Definition
Electronic systems built entirely from solid components such as semiconductor chips, circuit boards, and microelectronic sensors, with no moving mechanical parts. In modern flight instruments, solid-state systems use devices like MEMS gyroscopes, accelerometers, and magnetometers to sense aircraft motion and orientation, replacing the spinning gyros and mechanical linkages used in older instruments.
Plain English
Equipment that does its job using electronic chips and sensors instead of spinning wheels, gears, or other moving parts.
Context Anchor
Seen in discussions of modern attitude and heading systems, especially in glass-cockpit aircraft that use AHRS instead of older spinning gyro instruments.
Derivation
The term comes from physics, where 'solid state' refers to electronics that work through the behavior of solid materials (like silicon) rather than through moving parts or vacuum tubes.

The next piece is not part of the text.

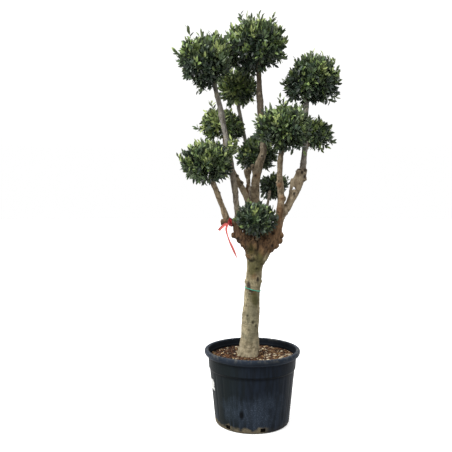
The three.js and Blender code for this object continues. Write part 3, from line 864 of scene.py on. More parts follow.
def bark_material(name, tints, aloft_tints):
    """Bark in the limbs' own space: blotched, painted shade in its hollows, brown, rusty and mossy where
    marked.
    """
    material = new_material(name, 0.85, 0.3)

    def marked(attribute, share=1.0):
        node = add_node(material.node_tree, "ShaderNodeAttribute", attribute_name=attribute)
        return product(node.outputs["Fac"], share)

    clouds = pattern(material, 14, (1, 1, 0.7))
    blotches = pattern(material, 42, (1, 1, 0.7))
    streaks = pattern(material, 55, (1, 1, 0.25))
    bands = pattern(material, 30, (0.6, 0.6, 3.2))
    fine = pattern(material, 260, (1, 1, 0.6), 6)
    side = add_node(material.node_tree, "ShaderNodeSeparateXYZ", {0: own_place(material)}).outputs
    height = total(side["Z"], product(clouds, 0.3))
    plain = layered(
        mixed(spread(clouds, 0.36, 0.64), *tints[:2]),
        (spread(streaks, 0.50, 0.70), tints[2]),
        (spread(bands, 0.56, 0.70, 0, 0.7), tints[3]),
        # Higher up, the bark turns to its tints aloft; the dark bark's are partly painted shade under the
        # crown.
        (spread(height, 1.78, 2.05, 0, 0.85), mixed(spread(streaks, 0.36, 0.64), *aloft_tints)),
        (spread(side["Z"], 0.64, 0.52, 0, 0.45), "#796f5d"),
        (spread(blotches, 0.53, 0.60, 0, 0.55), tints[3]),
        (spread(blotches, 0.44, 0.38, 0, 0.40), "#b4a98f"),
    )
    brown = layered(
        mixed(spread(streaks, 0.34, 0.64), "#563f2c", "#775a40"),
        (spread(clouds, 0.5, 0.62, 0, 0.6), "#493a2a"),
        (spread(blotches, 0.47, 0.40, 0, 0.55), "#90704d"),
        (spread(side["X"], 0.04, 0.13, 0, 0.30), "#8c6f4f"),
        (spread(side["X"], 0.00, -0.06, 0, 0.45), "#45331f"),
    )
    paint(material, "Base Color", layered(
        mixed(marked("brown"), plain, brown),
        (marked("stain", 0.7), mixed(fine, "#5f5e4a", "#77745c")),
        (marked("rust", 0.75), "#7c583a"),
        (marked("moss", 0.85), "#47451f"),
        (spread(fine, 0.52, 0.72, 0, 0.5), "#2f281d"),
        # Painted shade in the cracks, the cleft, under the burl's ledge and in the knots.
        (marked("hollow_shade", 0.9), "#17110b"),
    ))
    bumped(material, total(streaks, bands, fine), 0.0035)
    return material


bark_tints = {
    "trunk_bark": (("#978b6e", "#b5a887", "#7b7258", "#625a43"), ("#8d836a", "#aca288")),
    "tan_bark": (("#9c8b71", "#bcab90", "#837158", "#6c5c47"), ("#75685a", "#8f8374")),
    # The dark bark's tints aloft are darker: partly its own colour, partly painted shade under the crown.
    "dark_bark": (("#85765e", "#9f8f76", "#6b5c47", "#584b39"), ("#4a4238", "#60574b")),
    "grey_bark": (("#85796a", "#9f9485", "#6c6152", "#5c5346"), ("#6b6964", "#8d8b86")),
}
barks = {name: bark_material(name, *tints) for name, tints in bark_tints.items()}
limb_barks = {
    "trunk": "trunk_bark", "bough_lower_left": "tan_bark", "bough_right": "tan_bark",
    "bough_middle_left": "tan_bark", "bough_top_left": "grey_bark", "bough_top_right": "grey_bark",
    "bough_upper_back": "grey_bark", "bough_lower_right": "grey_bark",
}


def split_off(number, node):
    """The part of the melted wood that belongs to one CAD node, closed where it was parted."""
    if node == "trunk":
        brown = np.interp(uneven_heights, trunk_browns_over, (0, 1))
    else:
        top = brown_up_to[node]
        brown = np.interp(uneven_heights, (top - brown_fade, top + brown_fade), (1, 0))
    marks = {"hollow_shade": hollow_shade, "moss": moss, "stain": stain, "rust": rust, "brown": brown}
    shape = bmesh.new()
    shape.from_mesh(melted)
    shading = shape.verts.layers.float_vector.new("shading")
    layers = {mark: shape.verts.layers.float.new(mark) for mark in marks}
    for vertex in shape.verts:
        vertex[shading] = Vector(normals[vertex.index])
        for mark, layer in layers.items():
            vertex[layer] = marks[mark][vertex.index]
    others = [face for face in shape.faces if face_owners[face.index] != number]
    bmesh.ops.delete(shape, geom=others, context="FACES")
    bmesh.ops.holes_fill(shape, edges=[edge for edge in shape.edges if edge.is_boundary], sides=0)
    still_open = [edge for edge in shape.edges if edge.is_boundary]
    bmesh.ops.triangle_fill(shape, use_beauty=True, edges=still_open)
    mesh = bpy.data.meshes.new(f"{node}_bark")
    shape.to_mesh(mesh)
    shape.free()
    aims = read_out(mesh.attributes["shading"].data, "vector", (len(mesh.vertices), 3))
    mesh.attributes.remove(mesh.attributes["shading"])
    mesh.shade_smooth()
    mesh.normals_split_custom_set_from_vertices([tuple(aim) for aim in aims])
    piece = bpy.data.objects.new(f"{node}_bark", mesh)
    scene.collection.objects.link(piece)
    return piece


for number, node in enumerate(wood_nodes):
    limb = split_off(number, node)
    limb.data.materials.append(barks[limb_barks.get(node, "dark_bark")])
    ride_as(limb, "trunk_bark" if node == "trunk" else "bough_bark", node)

# The twine: two strands of thin green garden twine laid together, tied round the trunk and left
# there, a little askew. It lies on the bark all the way round.
twine_middle = Vector((0.004, 0, 0.899))
twine_slope = -0.249
strand_radius = 0.0016
strand_offset = 0.0015
twine_turns = 26
twine_steps = 240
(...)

The name highlights the contrast with the older mechanical and tube-based systems they replaced.
Why Pilots Care
They give reliable attitude and heading data with less maintenance and faster response than older mechanical gyros.
Intuition Check
“Solid-state” does not mean the system is physically unbreakable or simply built solidly. It means the system works mainly through electronics, with little or no moving mechanical parts.
Example Sentence 1
The aircraft's AHRS uses solid-state systems to sense pitch and roll, so there are no spinning gyros to spool up before flight.
Example Sentence 2
Because the attitude indicator uses solid-state systems, the instrument starts working immediately after power is applied.